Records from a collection

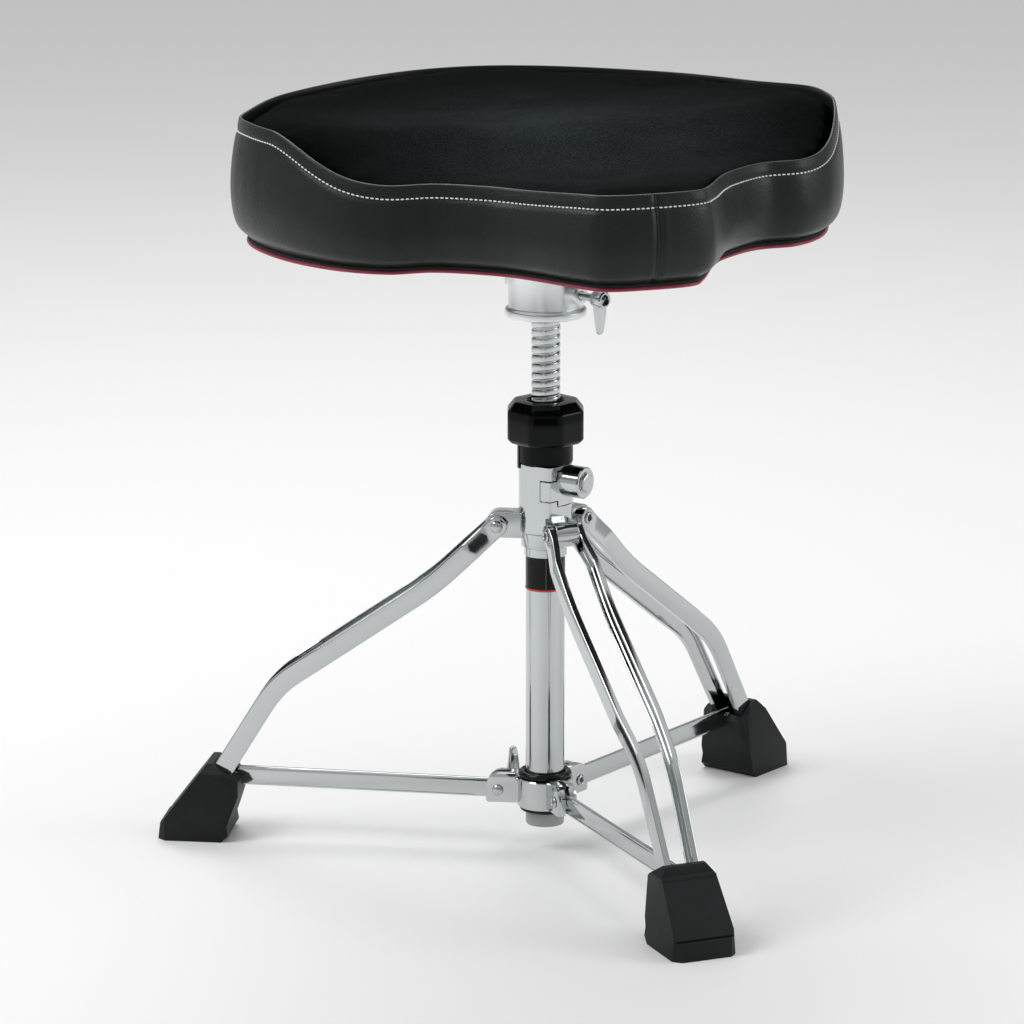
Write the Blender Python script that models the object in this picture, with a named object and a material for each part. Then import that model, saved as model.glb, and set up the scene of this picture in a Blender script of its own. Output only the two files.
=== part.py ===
"""Drum throne with a saddle seat, a threaded height adjuster and a folding tripod.

Metres, +Z up. The front leg points along -Y and the floor is at z = 0. Every azimuth is in degrees
about the column, counted from the front leg towards +X.
"""

from math import acos, atan2, copysign, cos, degrees, pi, radians, sin

import bmesh
import bpy
from mathutils import Matrix, Vector

mm = 0.001

# Fits
GAP = 0.3 * mm  # between pieces that touch
RUNNING = 0.35 * mm  # radial clearance round the rod and the tube
ROUND_SIDES = 24
SMALL_SIDES = 12

# Column
TUBE_RADIUS = 15 * mm
TUBE_WALL = 2 * mm
TUBE_BOTTOM = 31 * mm
END_CAP_DROP = 11.8 * mm  # what shows of the cap below the tube
END_CAP_PLUG = 13 * mm
BAND_BOTTOM = 208.9 * mm
BAND_HEIGHT = 24.4 * mm
BAND_DEPTH = 0.6 * mm  # groove in the tube under the band
BAND_PROUD = 0.2 * mm
BAND_RING_HEIGHT = 1.3 * mm

# Leg holder
HOLDER_BOTTOM = 233.6 * mm
HOLDER_LIP_RADIUS = 16.4 * mm
HOLDER_LIP_HEIGHT = 6.4 * mm
HOLDER_LOWER_RADIUS = 18.7 * mm
HOLDER_STEP = 252.2 * mm
HOLDER_RADIUS = 20.5 * mm
HOLDER_TOP = 306.8 * mm
HOLDER_CORNER_REACH = 25 * mm
HOLDER_CORNER_AZIMUTH = -15
LUG_RADIUS = 9.8 * mm
LUG_HALF_WIDTH = 9.2 * mm
SLEEVE_RADIUS = 21 * mm
SLEEVE_HEIGHT = 15.6 * mm
SLEEVE_SPIGOT = 10 * mm

# Clamp on the leg holder
JAW_PIN_AZIMUTH = -28
JAW_PIN_RADIUS = 1.5 * mm
JAW_PIN_AT = 18.6 * mm
JAW_END_AZIMUTH = -33
JAW_WIDE_AZIMUTH = 3
JAW_BOLT_AZIMUTH = 34
JAW_FAR_AZIMUTH = 62
JAW_INNER = 16.6 * mm
JAW_PROUD = 0.9 * mm
JAW_LOW = 276.2 * mm
JAW_HIGH = 302.7 * mm
JAW_LUG_LOW = 280.5 * mm
JAW_LUG_HIGH = 295.3 * mm
JAW_BOSS_RADIUS = 12.2 * mm
JAW_BOSS_REACH = 36.5 * mm
JAW_BOLT_HEIGHT = 294.4 * mm
JAW_BOLT_RADIUS = 4 * mm
JAW_BOLT_FLATS = 13.4 * mm
JAW_BOLT_HEAD = 2.2 * mm

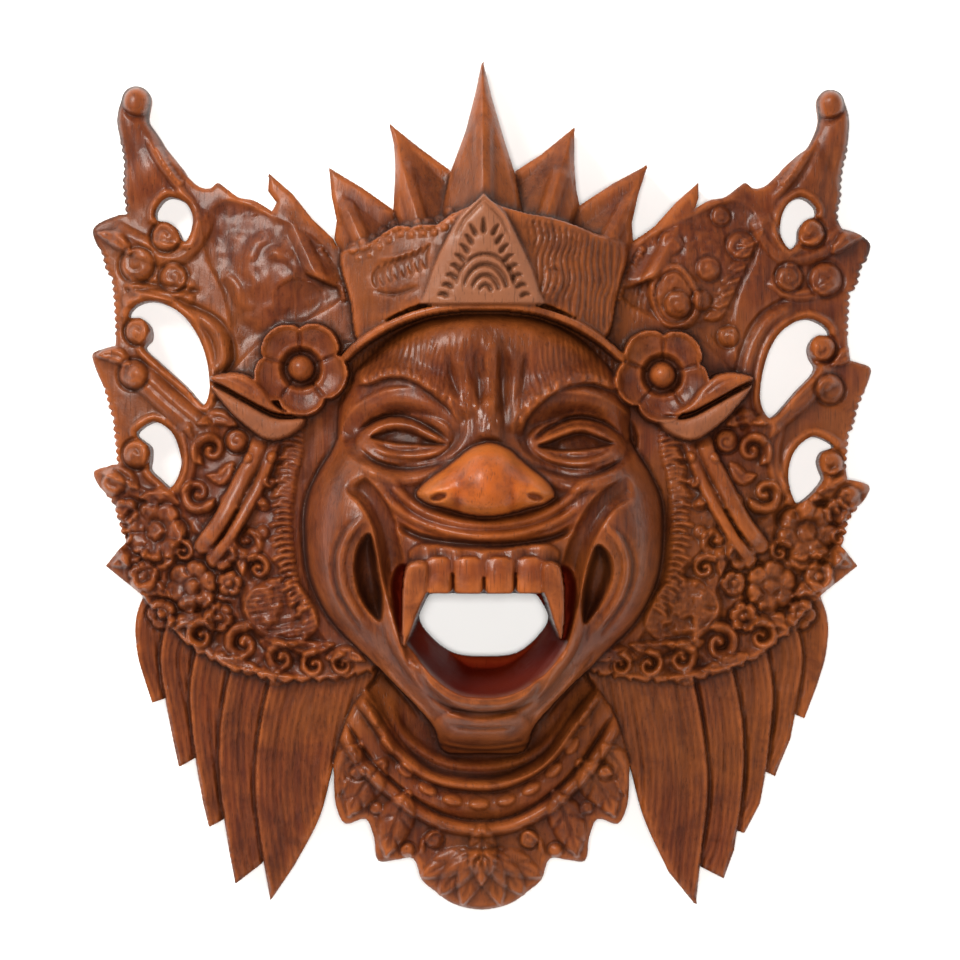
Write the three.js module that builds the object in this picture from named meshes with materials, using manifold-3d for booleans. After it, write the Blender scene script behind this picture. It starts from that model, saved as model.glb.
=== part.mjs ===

_WORK TO COMPLETE_
Repeat the entries shown above, every one, word for word.

_RESULT_
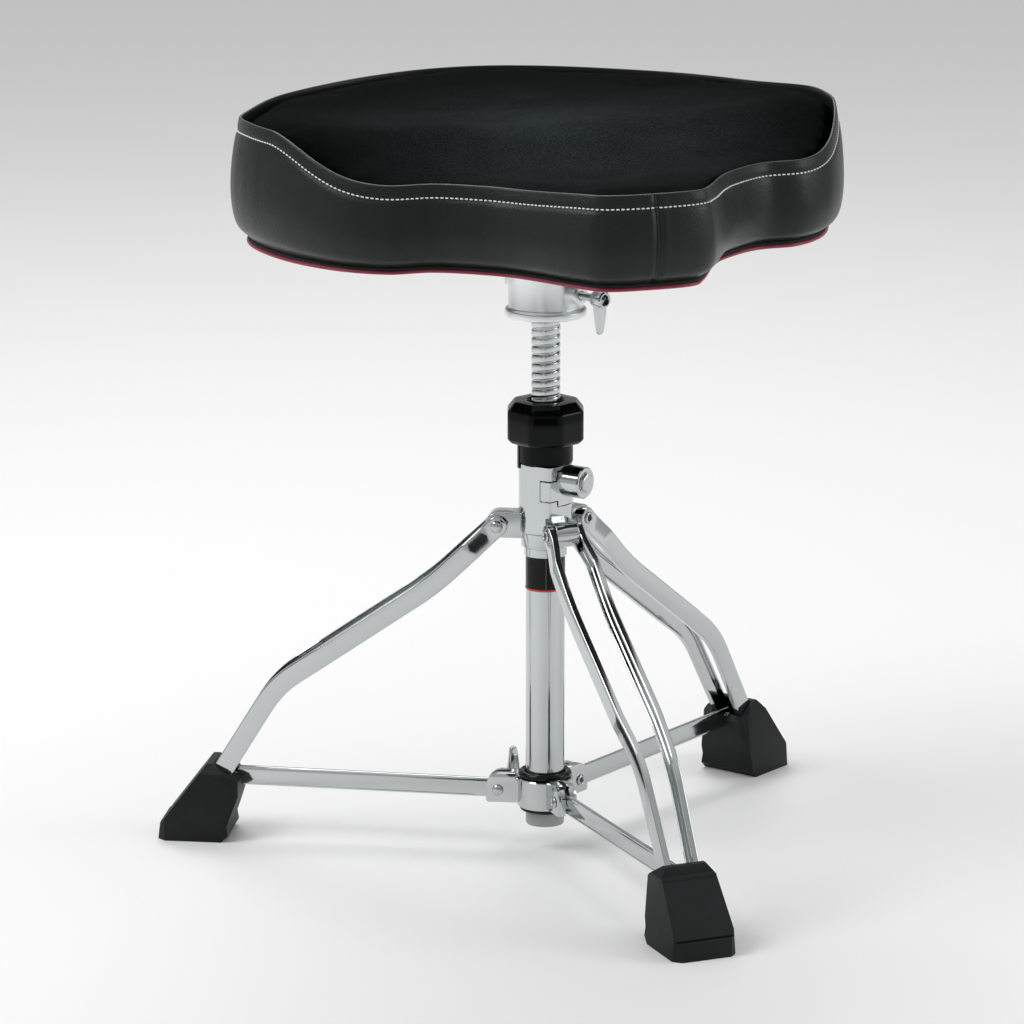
Write the Blender Python script that models the object in this picture, with a named object and a material for each part. Then import that model, saved as model.glb, and set up the scene of this picture in a Blender script of its own. Output only the two files.
=== part.py ===
"""Drum throne with a saddle seat, a threaded height adjuster and a folding tripod.

Metres, +Z up. The front leg points along -Y and the floor is at z = 0. Every azimuth is in degrees
about the column, counted from the front leg towards +X.
"""

from math import acos, atan2, copysign, cos, degrees, pi, radians, sin

import bmesh
import bpy
from mathutils import Matrix, Vector

mm = 0.001

# Fits
GAP = 0.3 * mm  # between pieces that touch
RUNNING = 0.35 * mm  # radial clearance round the rod and the tube
ROUND_SIDES = 24
SMALL_SIDES = 12

# Column
TUBE_RADIUS = 15 * mm
TUBE_WALL = 2 * mm
TUBE_BOTTOM = 31 * mm
END_CAP_DROP = 11.8 * mm  # what shows of the cap below the tube
END_CAP_PLUG = 13 * mm
BAND_BOTTOM = 208.9 * mm
BAND_HEIGHT = 24.4 * mm
BAND_DEPTH = 0.6 * mm  # groove in the tube under the band
BAND_PROUD = 0.2 * mm
BAND_RING_HEIGHT = 1.3 * mm

# Leg holder
HOLDER_BOTTOM = 233.6 * mm
HOLDER_LIP_RADIUS = 16.4 * mm
HOLDER_LIP_HEIGHT = 6.4 * mm
HOLDER_LOWER_RADIUS = 18.7 * mm
HOLDER_STEP = 252.2 * mm
HOLDER_RADIUS = 20.5 * mm
HOLDER_TOP = 306.8 * mm
HOLDER_CORNER_REACH = 25 * mm
HOLDER_CORNER_AZIMUTH = -15
LUG_RADIUS = 9.8 * mm
LUG_HALF_WIDTH = 9.2 * mm
SLEEVE_RADIUS = 21 * mm
SLEEVE_HEIGHT = 15.6 * mm
SLEEVE_SPIGOT = 10 * mm

# Clamp on the leg holder
JAW_PIN_AZIMUTH = -28
JAW_PIN_RADIUS = 1.5 * mm
JAW_PIN_AT = 18.6 * mm
JAW_END_AZIMUTH = -33
JAW_WIDE_AZIMUTH = 3
JAW_BOLT_AZIMUTH = 34
JAW_FAR_AZIMUTH = 62
JAW_INNER = 16.6 * mm
JAW_PROUD = 0.9 * mm
JAW_LOW = 276.2 * mm
JAW_HIGH = 302.7 * mm
JAW_LUG_LOW = 280.5 * mm
JAW_LUG_HIGH = 295.3 * mm
JAW_BOSS_RADIUS = 12.2 * mm
JAW_BOSS_REACH = 36.5 * mm
JAW_BOLT_HEIGHT = 294.4 * mm
JAW_BOLT_RADIUS = 4 * mm
JAW_BOLT_FLATS = 13.4 * mm
JAW_BOLT_HEAD = 2.2 * mm

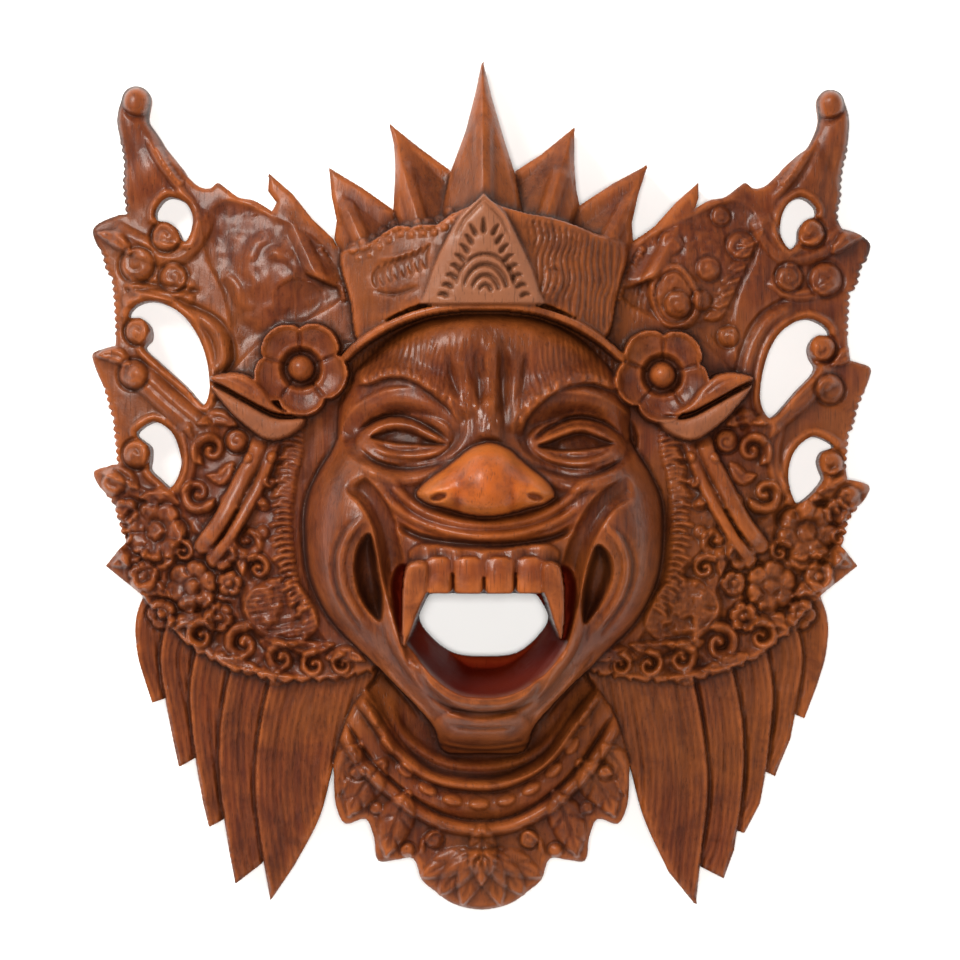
Write the three.js module that builds the object in this picture from named meshes with materials, using manifold-3d for booleans. After it, write the Blender scene script behind this picture. It starts from that model, saved as model.glb.
=== part.mjs ===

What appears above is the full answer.